DATA EXCERPT:
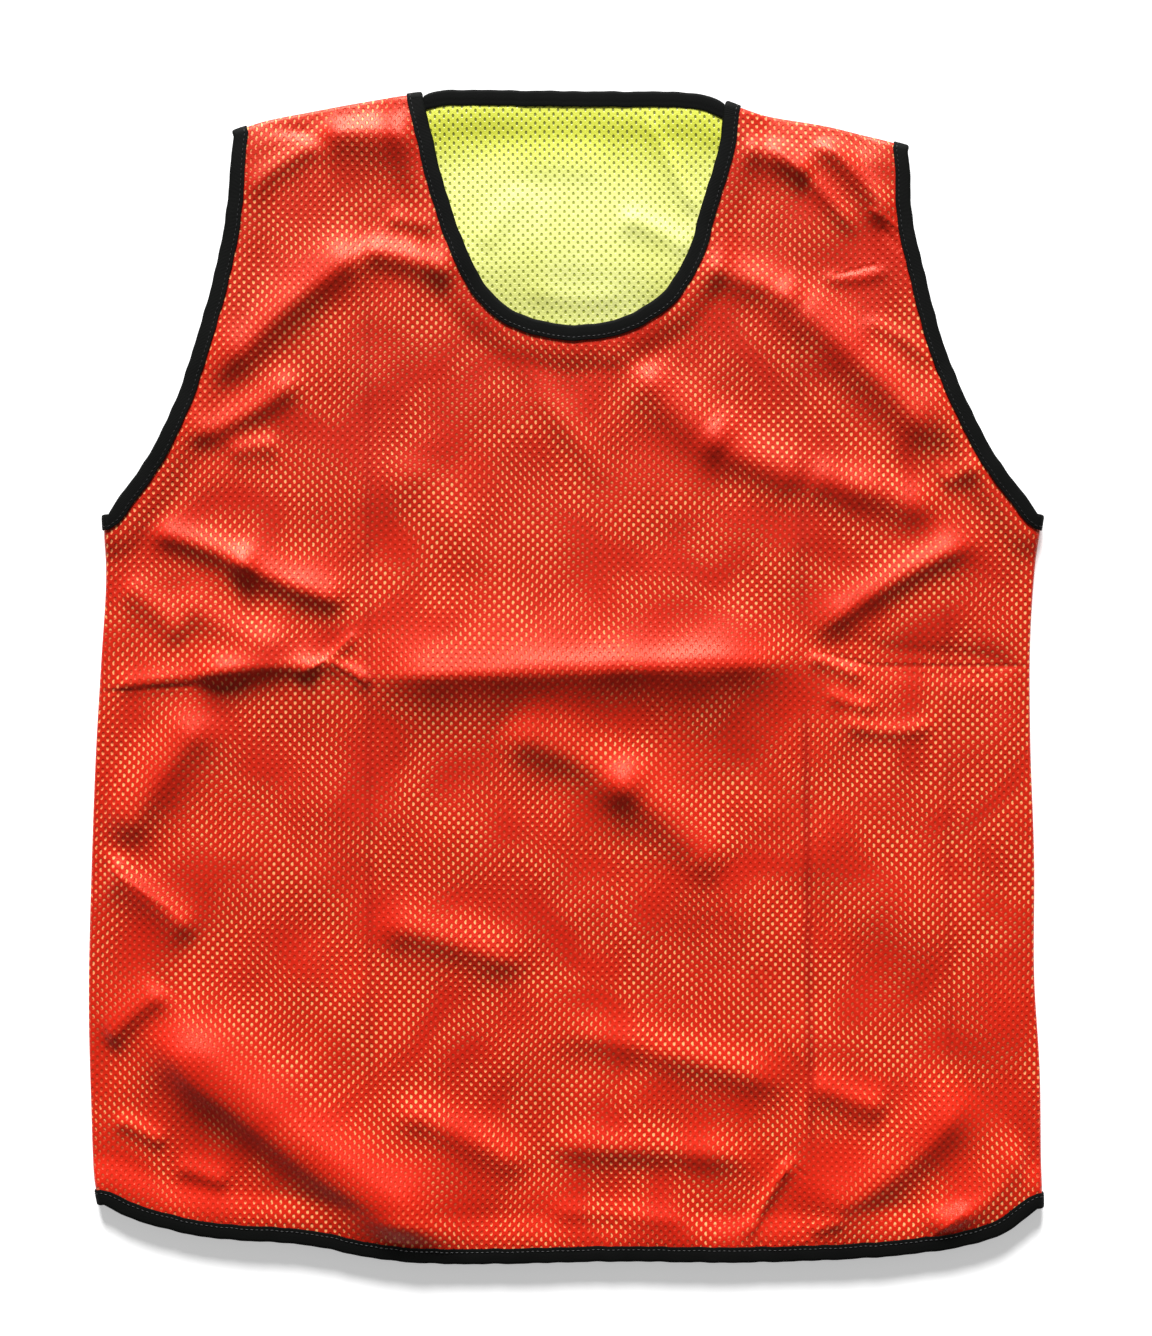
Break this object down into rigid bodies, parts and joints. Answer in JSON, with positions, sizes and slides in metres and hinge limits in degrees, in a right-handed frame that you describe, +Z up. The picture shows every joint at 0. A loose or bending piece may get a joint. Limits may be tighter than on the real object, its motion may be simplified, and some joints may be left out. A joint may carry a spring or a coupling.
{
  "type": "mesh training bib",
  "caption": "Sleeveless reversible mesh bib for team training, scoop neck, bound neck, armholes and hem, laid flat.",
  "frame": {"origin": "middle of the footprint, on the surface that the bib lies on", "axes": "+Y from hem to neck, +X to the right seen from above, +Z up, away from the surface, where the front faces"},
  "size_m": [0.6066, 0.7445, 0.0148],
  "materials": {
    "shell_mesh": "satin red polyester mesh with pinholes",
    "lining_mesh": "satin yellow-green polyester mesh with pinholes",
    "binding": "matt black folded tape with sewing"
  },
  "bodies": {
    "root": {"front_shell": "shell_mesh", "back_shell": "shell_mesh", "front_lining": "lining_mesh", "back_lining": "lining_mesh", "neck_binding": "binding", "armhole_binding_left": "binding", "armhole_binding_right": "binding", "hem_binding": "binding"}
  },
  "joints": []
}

EXERCISE:
Write down the full listing again, exactly.

THE REPLY:
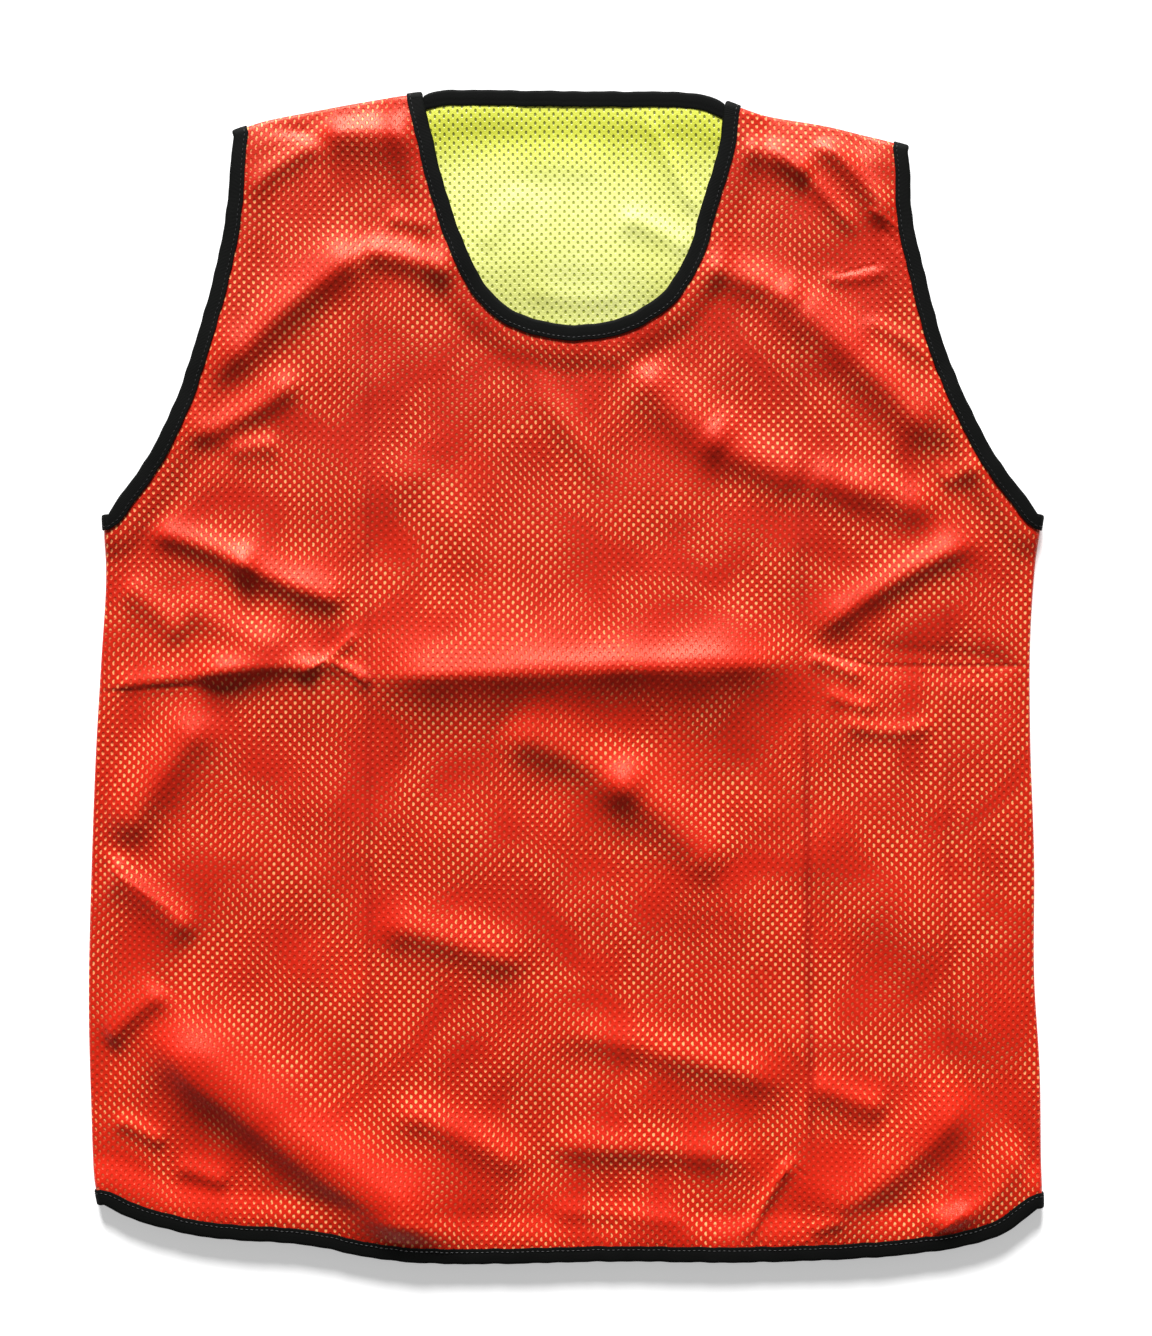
Break this object down into rigid bodies, parts and joints. Answer in JSON, with positions, sizes and slides in metres and hinge limits in degrees, in a right-handed frame that you describe, +Z up. The picture shows every joint at 0. A loose or bending piece may get a joint. Limits may be tighter than on the real object, its motion may be simplified, and some joints may be left out. A joint may carry a spring or a coupling.
{
  "type": "mesh training bib",
  "caption": "Sleeveless reversible mesh bib for team training, scoop neck, bound neck, armholes and hem, laid flat.",
  "frame": {"origin": "middle of the footprint, on the surface that the bib lies on", "axes": "+Y from hem to neck, +X to the right seen from above, +Z up, away from the surface, where the front faces"},
  "size_m": [0.6066, 0.7445, 0.0148],
  "materials": {
    "shell_mesh": "satin red polyester mesh with pinholes",
    "lining_mesh": "satin yellow-green polyester mesh with pinholes",
    "binding": "matt black folded tape with sewing"
  },
  "bodies": {
    "root": {"front_shell": "shell_mesh", "back_shell": "shell_mesh", "front_lining": "lining_mesh", "back_lining": "lining_mesh", "neck_binding": "binding", "armhole_binding_left": "binding", "armhole_binding_right": "binding", "hem_binding": "binding"}
  },
  "joints": []
}